O’Neill was so non-plused about it that he vented his displeasure openly. And he did this in South Africa. The South African authorities left him in no doubt that he was overstepping his bounds. South Africa has consolidated membership, notwithstanding O’Neill’s criteria.
It is not clear if Nigeria foreign policy establishment (foreign affairs, the military, the think tanks and departments of political science, History and culture) ever sat down to reflect on what happened and the lessons to be learnt. Nigerian foreign policy, like her domestic politics, is circumscribed by question-begging categories of facts, figures or the truth rather than the articulation of her own instincts into universal acceptance of whichever audience it is dealing with at any one time. The risk is being left with the short end of the stick or by-passed in most cases. There are no foundational grounding in the social world. Everything is relational and criteria can be reframed. There’s the fact of a thing and there is the condition of possibility behind every fact. The two things are completely different.

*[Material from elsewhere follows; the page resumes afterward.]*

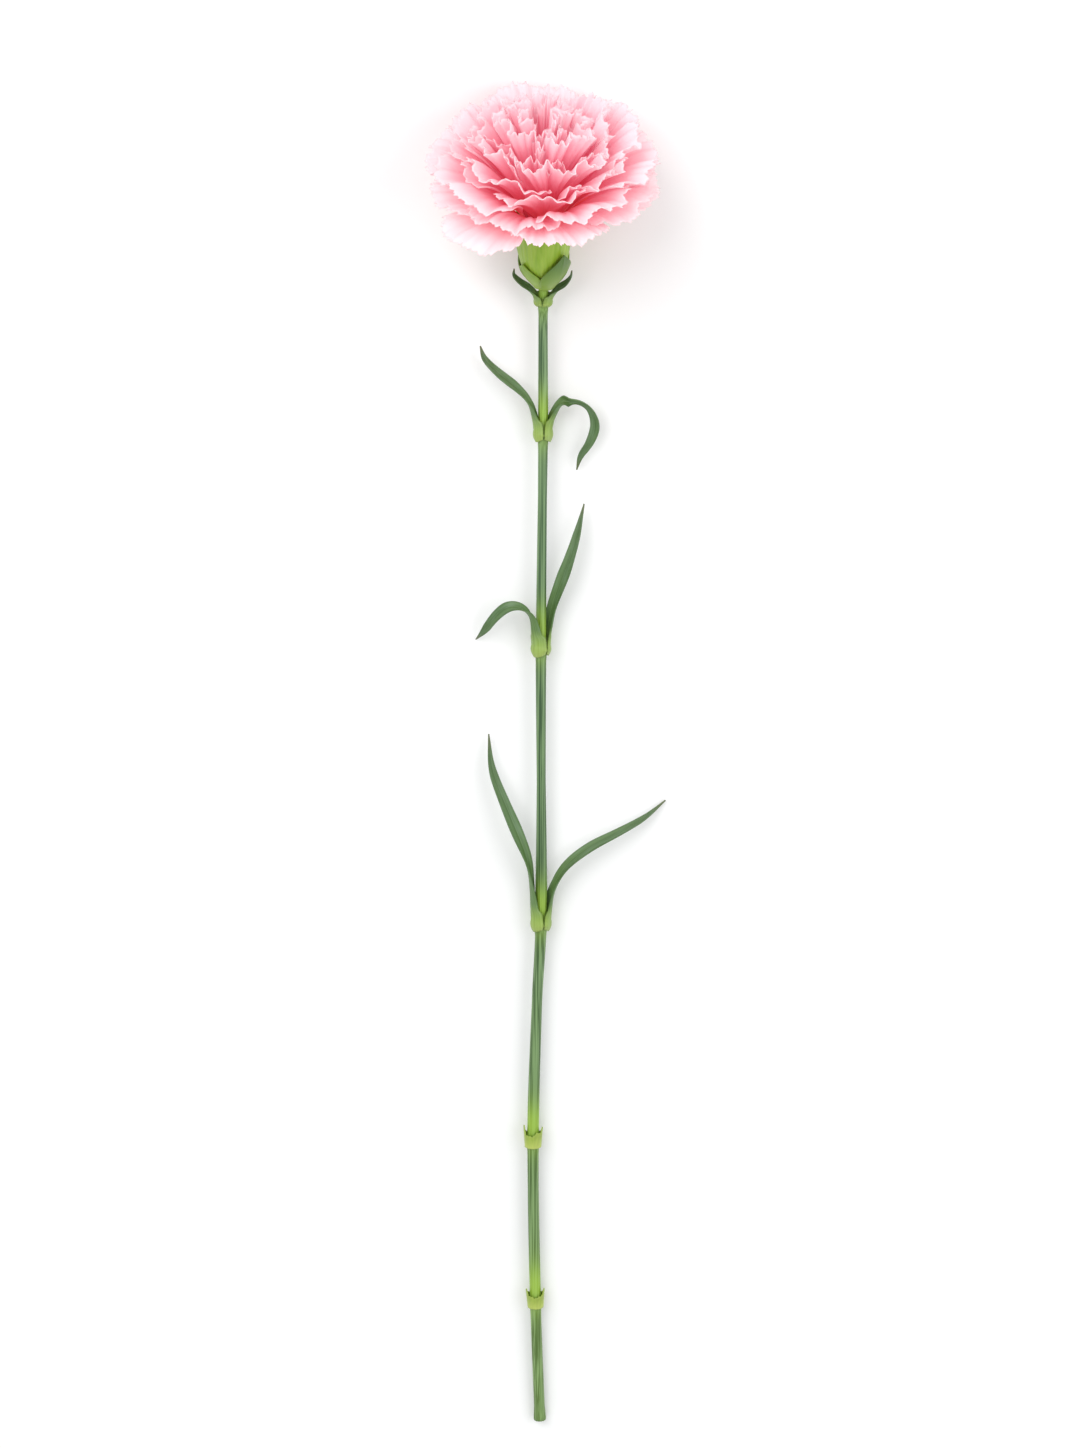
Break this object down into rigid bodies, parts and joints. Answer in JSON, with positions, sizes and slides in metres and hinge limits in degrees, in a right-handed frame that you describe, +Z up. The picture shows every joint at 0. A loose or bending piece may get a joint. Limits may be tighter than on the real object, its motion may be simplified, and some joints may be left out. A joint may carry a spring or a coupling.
{
  "type": "cut carnation",
  "caption": "Cut pink carnation with a full double bloom of fringed petals, a green calyx and a long jointed stem with narrow curved leaves, lying on its side.",
  "frame": {"origin": "middle of the lying flower's bounding box, on the surface it lies on", "axes": "+Y along the stem towards the bloom, +X to the right seen from above, +Z up"},
  "size_m": [0.0806, 0.4808, 0.061],
  "materials": {
    "stem": "waxy green skin with fine lengthwise ridges",
    "leaf": "matt blue-green with a pale waxy bloom",
    "sheath": "satin yellow-green",
    "bract": "satin mid green",
    "calyx": "satin yellow-green with fine ribs",
    "petal": "soft matt pale pink, deeper pink towards the heart"
  },
  "bodies": {
    "root": {"stem": "stem", "calyx": "calyx", "bract_inner_1": "bract", "bract_inner_2": "bract", "bract_outer_1": "bract", "bract_outer_2": "bract", "leaf_upper_left": "leaf", "leaf_upper_right": "leaf", "leaf_middle_left": "leaf", "leaf_middle_right": "leaf", "leaf_lower_left": "leaf", "leaf_lower_right": "leaf", "leaf_neck_left": "leaf", "leaf_neck_right": "leaf", "sheath_bare_node": "sheath", "sheath_lowest_node": "sheath", "petal_01": "petal", "petal_02": "petal", "petal_03": "petal", "petal_04": "petal", "petal_05": "petal", "petal_06": "petal", "petal_07": "petal", "petal_08": "petal", "petal_09": "petal", "petal_10": "petal", "petal_11": "petal", "petal_12": "petal", "petal_13": "petal", "petal_14": "petal", "petal_15": "petal", "petal_16": "petal", "petal_17": "petal", "petal_18": "petal", "petal_19": "petal", "petal_20": "petal", "petal_21": "petal", "petal_22": "petal", "petal_23": "petal", "petal_24": "petal", "petal_25": "petal", "petal_26": "petal", "petal_27": "petal", "petal_28": "petal", "petal_29": "petal", "petal_30": "petal", "petal_31": "petal", "petal_32": "petal", "petal_33": "petal", "petal_34": "petal", "petal_35": "petal", "petal_36": "petal", "petal_37": "petal", "petal_38": "petal", "petal_39": "petal", "petal_40": "petal", "petal_41": "petal", "petal_42": "petal"}
  },
  "joints": []
}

However seen, BRICS membership is a head start for South Africa although her admission leaves the message that any other country can work on it and get in. How others can get in without making it an all-comer club is the question that must have dominated the current outing in South Africa. It would appear that BRICS has no alternative to going back to read again Jim O’Neil’s original essay. If it does, O’Neil’s idea of BRICS as the G-7 of the Southern hemisphere might be the way out. A likely outcome is one or two more countries from Africa, same from the Middle East and then there is a G-9 and that’s all.